Here in Alberta, Premier Rachel Notley has refused to tackle ballooning labour costs. Her party has always had a cosy relationship with powerful government employee unions so the situation isn’t too surprising.

While she claims to have frozen pay for teachers, nurses and other government employees, data obtained by the Canadian Taxpayers Federation shows thousands of those employees are still receiving pay increases because of the way the government negotiated the so-called “freezes.” Yes, our government is barrelling towards $96 billion in debt and Premier Notley is still agreeing to pay increases for employees. Given our province’s economic woes, a poorer managerial approach is hard to imagine.

There is hope, however, that Notley’s chief competitor, Opposition leader Jason Kenney, might tackle this problem if he is elected premier next year.

For starters, unlike some conservatives, Kenney proudly trumpets the accomplishments of former Alberta premier Ralph Klein.
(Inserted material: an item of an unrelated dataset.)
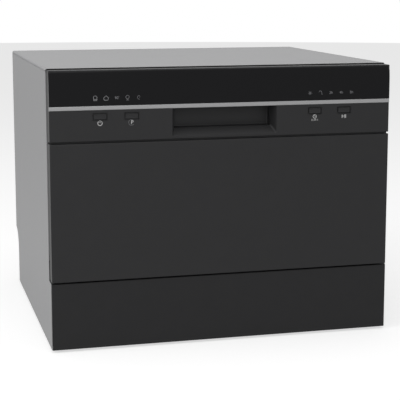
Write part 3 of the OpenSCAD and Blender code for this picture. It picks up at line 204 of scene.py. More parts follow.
def finish(name, colour, roughness, metal=0.0, specular=0.5, mottle=0.06, mottle_size=0.03,
           grain=0.0008, depth=0.00002, stretch=(1, 1, 1), rough_swing=0.06):
    """A Principled material with mottled colour, uneven gloss and a fine grain."""
    made = bpy.data.materials.new(name)
    made.use_nodes = True
    nodes, links = made.node_tree.nodes, made.node_tree.links
    shader = nodes["Principled BSDF"]
    shader.inputs["Metallic"].default_value = metal
    shader.inputs["Specular IOR Level"].default_value = specular
    place = nodes.new("ShaderNodeTexCoord")
    scaled = nodes.new("ShaderNodeMapping")
    scaled.name = "placing"
    scaled.inputs["Scale"].default_value = stretch
    links.new(place.outputs["Object"], scaled.inputs["Vector"])

    broad = nodes.new("ShaderNodeTexNoise")
    broad.inputs["Scale"].default_value = 1 / mottle_size
    broad.inputs["Detail"].default_value = 4
    links.new(scaled.outputs["Vector"], broad.inputs["Vector"])
    tint = nodes.new("ShaderNodeMix")
    tint.name = "tint"
    tint.data_type = "RGBA"
    tint.inputs["A"].default_value = (*[c * (1 - mottle) for c in colour], 1)
    tint.inputs["B"].default_value = (*[min(1, c * (1 + mottle)) for c in colour], 1)
    links.new(broad.outputs["Fac"], tint.inputs["Factor"])
    links.new(tint.outputs["Result"], shader.inputs["Base Color"])

    fine = nodes.new("ShaderNodeTexNoise")
    fine.name = "grain"
    fine.inputs["Scale"].default_value = 1 / grain
    fine.inputs["Detail"].default_value = 3
    links.new(scaled.outputs["Vector"], fine.inputs["Vector"])
    gloss = nodes.new("ShaderNodeMapRange")
    gloss.inputs["To Min"].default_value = roughness - rough_swing
    gloss.inputs["To Max"].default_value = roughness + rough_swing
    links.new(fine.outputs["Fac"], gloss.inputs["Value"])
    links.new(gloss.outputs["Result"], shader.inputs["Roughness"])
    bump = nodes.new("ShaderNodeBump")
    bump.name = "bump"
    bump.inputs["Distance"].default_value = depth
    bump.inputs["Strength"].default_value = 0.6
    links.new(fine.outputs["Fac"], bump.inputs["Height"])
    links.new(bump.outputs["Normal"], shader.inputs["Normal"])
    return made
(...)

While Klein’s debt repayment accomplishment in 2004 was perhaps his most epic and unique accomplishment in Canadian politics, he holds another important distinction. He is the only premier in the last 30 years of Canadian politics to actually require government employees to take a significant pay reduction. Back in the 1990s, while Klein was trying to get the province’s debt under control, he negotiated a five per cent pay reduction for government employees – one they agreed to without a strike.

That’s the type of leadership Alberta needs right now – someone who isn’t afraid to make tough choices to get our province’s growing debt problem under control.

And to be clear, making tough choices doesn’t mean health care and education will fall apart – as the government likes to claim. Next door in British Columbia, they’re providing health care, education and other government services for a fraction of the cost. If the Alberta government merely reduced its per capita spending levels down to what the B.C. government spends per person, we wouldn’t have a deficit right now.

At $27 billion, salaries and benefits make up roughly half of the provincial budget. Pruning this area of spending could be done through a number of different means including reducing salaries across the board – just like Klein did. Alternatively, the government could reduce salaries for current employees by a set amount, but require an even larger reduction for future employees. Thus, over time, the pay gap could be reduced immensely. The government could also scale back the number of sick days it offers to government employees and put new government employees in a less costly type of pension plan.

Would Kenney pursue such ideas? Try asking him. Perhaps remind him that this is the type of leadership we saw from Ralph.

Colin Craig is the Alberta director for the Canadian Taxpayers Federation.